Supplied data ->
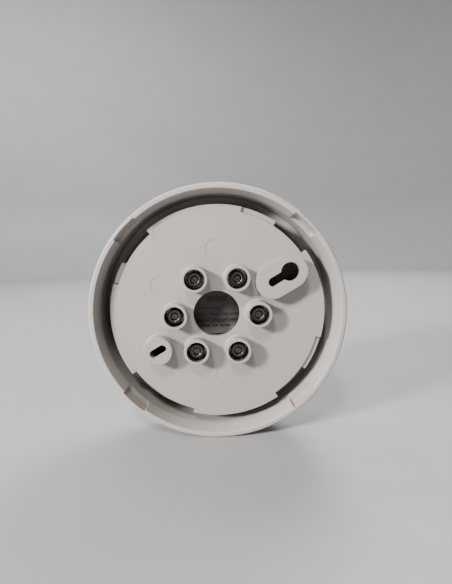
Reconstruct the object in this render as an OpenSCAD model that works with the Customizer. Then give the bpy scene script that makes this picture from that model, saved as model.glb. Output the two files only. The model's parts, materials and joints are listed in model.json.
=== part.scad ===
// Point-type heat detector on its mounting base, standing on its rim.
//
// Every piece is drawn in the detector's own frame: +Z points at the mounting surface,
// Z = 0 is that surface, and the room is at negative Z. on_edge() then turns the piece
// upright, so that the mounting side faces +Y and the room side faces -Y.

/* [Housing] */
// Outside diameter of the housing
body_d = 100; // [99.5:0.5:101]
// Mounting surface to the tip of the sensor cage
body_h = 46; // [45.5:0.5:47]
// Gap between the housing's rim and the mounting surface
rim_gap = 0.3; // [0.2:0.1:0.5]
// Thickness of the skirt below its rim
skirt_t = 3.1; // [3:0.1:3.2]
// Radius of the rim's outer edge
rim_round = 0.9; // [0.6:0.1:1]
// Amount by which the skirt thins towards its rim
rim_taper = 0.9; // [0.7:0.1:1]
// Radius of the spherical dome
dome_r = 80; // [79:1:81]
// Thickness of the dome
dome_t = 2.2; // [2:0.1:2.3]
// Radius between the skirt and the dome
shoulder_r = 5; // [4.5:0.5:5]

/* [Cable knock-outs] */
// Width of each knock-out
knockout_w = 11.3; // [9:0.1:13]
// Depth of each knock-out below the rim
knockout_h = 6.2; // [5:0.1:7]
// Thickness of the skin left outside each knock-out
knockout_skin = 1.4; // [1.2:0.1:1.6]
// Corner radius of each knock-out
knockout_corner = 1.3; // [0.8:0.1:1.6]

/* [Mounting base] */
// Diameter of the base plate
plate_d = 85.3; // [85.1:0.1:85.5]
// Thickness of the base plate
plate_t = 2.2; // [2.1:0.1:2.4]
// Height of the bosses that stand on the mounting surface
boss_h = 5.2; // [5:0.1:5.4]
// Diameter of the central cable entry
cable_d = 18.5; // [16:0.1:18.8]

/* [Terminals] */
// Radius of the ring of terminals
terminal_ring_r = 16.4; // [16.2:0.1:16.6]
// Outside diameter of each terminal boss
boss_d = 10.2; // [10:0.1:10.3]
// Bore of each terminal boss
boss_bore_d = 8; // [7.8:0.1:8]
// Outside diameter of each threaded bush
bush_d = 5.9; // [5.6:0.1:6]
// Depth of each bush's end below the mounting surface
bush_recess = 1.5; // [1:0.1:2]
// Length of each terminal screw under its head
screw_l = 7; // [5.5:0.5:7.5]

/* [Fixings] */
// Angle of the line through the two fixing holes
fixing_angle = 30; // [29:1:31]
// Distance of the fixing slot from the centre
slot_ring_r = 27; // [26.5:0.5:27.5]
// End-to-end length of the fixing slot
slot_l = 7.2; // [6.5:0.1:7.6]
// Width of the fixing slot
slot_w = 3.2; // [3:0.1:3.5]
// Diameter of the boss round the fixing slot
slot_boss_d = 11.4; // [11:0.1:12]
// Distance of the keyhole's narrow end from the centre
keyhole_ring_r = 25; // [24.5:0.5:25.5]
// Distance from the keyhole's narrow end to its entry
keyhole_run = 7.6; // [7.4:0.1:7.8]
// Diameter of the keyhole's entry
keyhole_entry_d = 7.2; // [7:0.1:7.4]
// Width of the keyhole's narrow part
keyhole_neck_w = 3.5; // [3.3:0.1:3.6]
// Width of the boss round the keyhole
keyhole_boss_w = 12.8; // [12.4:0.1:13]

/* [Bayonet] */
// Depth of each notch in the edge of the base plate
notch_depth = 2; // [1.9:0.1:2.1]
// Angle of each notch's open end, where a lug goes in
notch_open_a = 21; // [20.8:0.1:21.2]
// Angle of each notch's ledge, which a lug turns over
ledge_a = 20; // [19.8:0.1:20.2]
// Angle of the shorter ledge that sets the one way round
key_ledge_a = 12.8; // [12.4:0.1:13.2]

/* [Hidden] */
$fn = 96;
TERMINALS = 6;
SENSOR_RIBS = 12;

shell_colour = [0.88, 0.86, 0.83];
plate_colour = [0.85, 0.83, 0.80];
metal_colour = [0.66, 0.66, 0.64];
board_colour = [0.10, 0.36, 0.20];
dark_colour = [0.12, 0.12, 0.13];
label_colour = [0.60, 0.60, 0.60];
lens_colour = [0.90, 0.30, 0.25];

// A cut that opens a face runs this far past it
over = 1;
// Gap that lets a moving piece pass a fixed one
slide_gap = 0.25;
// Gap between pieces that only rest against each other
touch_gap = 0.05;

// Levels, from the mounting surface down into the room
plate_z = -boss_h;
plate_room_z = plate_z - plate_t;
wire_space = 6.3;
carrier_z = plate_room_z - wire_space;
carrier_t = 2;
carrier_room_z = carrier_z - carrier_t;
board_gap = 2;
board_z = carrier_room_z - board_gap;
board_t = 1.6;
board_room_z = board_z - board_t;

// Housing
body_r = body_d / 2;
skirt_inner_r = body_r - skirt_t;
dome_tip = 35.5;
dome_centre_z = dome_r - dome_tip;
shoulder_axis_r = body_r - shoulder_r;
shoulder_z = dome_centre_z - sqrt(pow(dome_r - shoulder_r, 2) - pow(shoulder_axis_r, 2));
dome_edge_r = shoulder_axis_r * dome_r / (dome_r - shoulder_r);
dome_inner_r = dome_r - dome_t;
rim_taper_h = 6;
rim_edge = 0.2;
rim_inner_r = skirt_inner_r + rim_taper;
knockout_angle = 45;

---

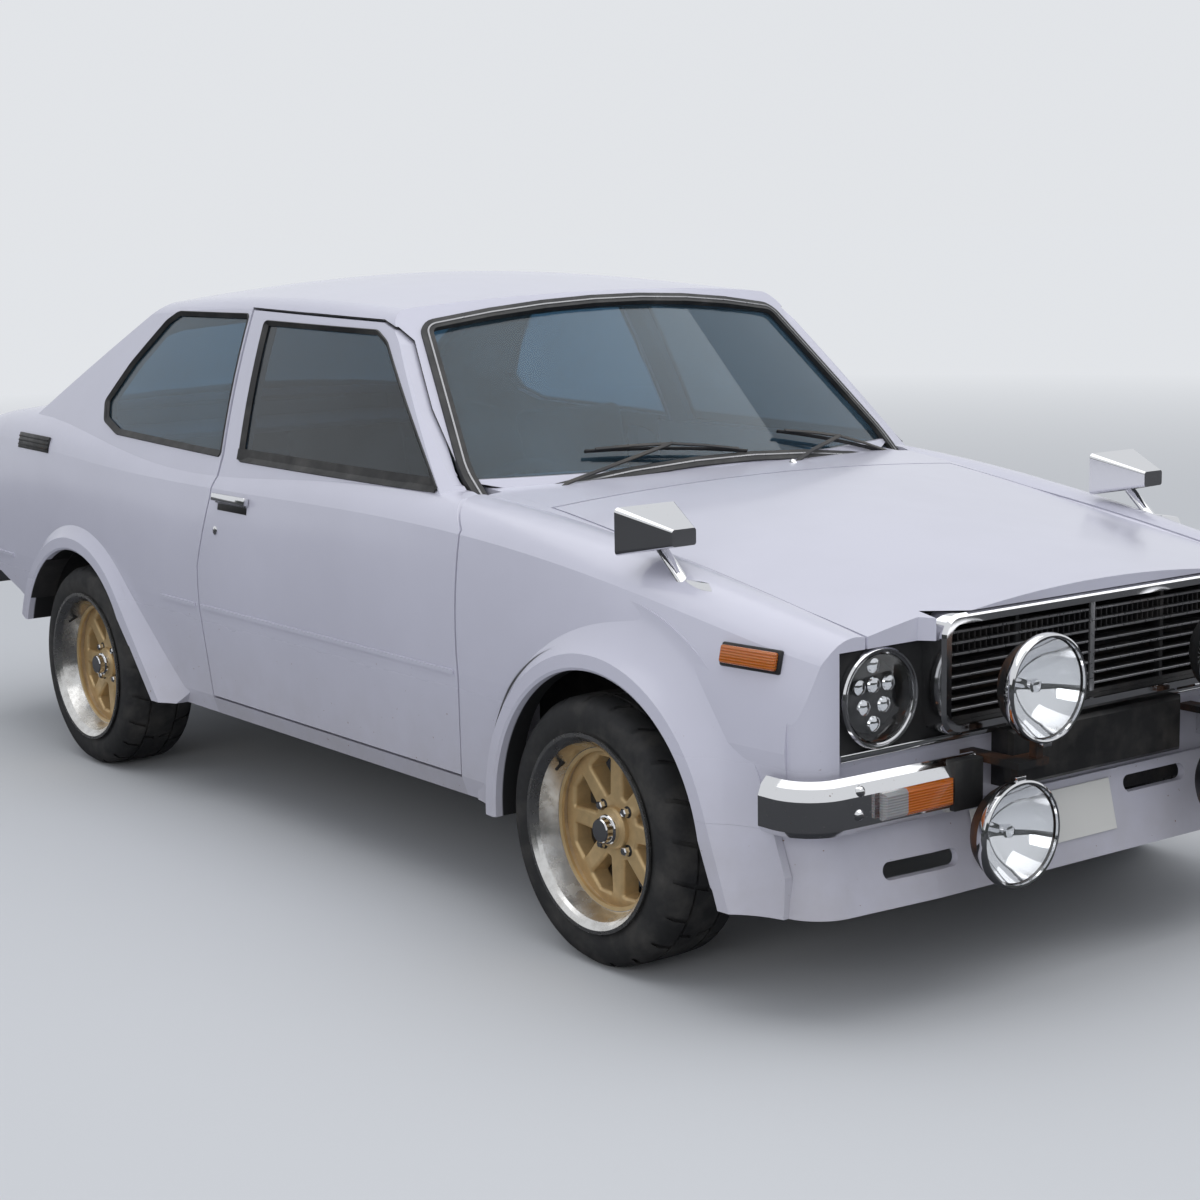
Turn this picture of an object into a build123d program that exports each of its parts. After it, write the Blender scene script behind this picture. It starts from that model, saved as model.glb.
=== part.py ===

The exercise ->
Transcribe precisely the lines between the one that contains "Reconstruct the object" and the one that contains "side faces -Y.", counting those two lines as part of the range.

Reply ->
Reconstruct the object in this render as an OpenSCAD model that works with the Customizer. Then give the bpy scene script that makes this picture from that model, saved as model.glb. Output the two files only. The model's parts, materials and joints are listed in model.json.
=== part.scad ===
// Point-type heat detector on its mounting base, standing on its rim.
//
// Every piece is drawn in the detector's own frame: +Z points at the mounting surface,
// Z = 0 is that surface, and the room is at negative Z. on_edge() then turns the piece
// upright, so that the mounting side faces +Y and the room side faces -Y.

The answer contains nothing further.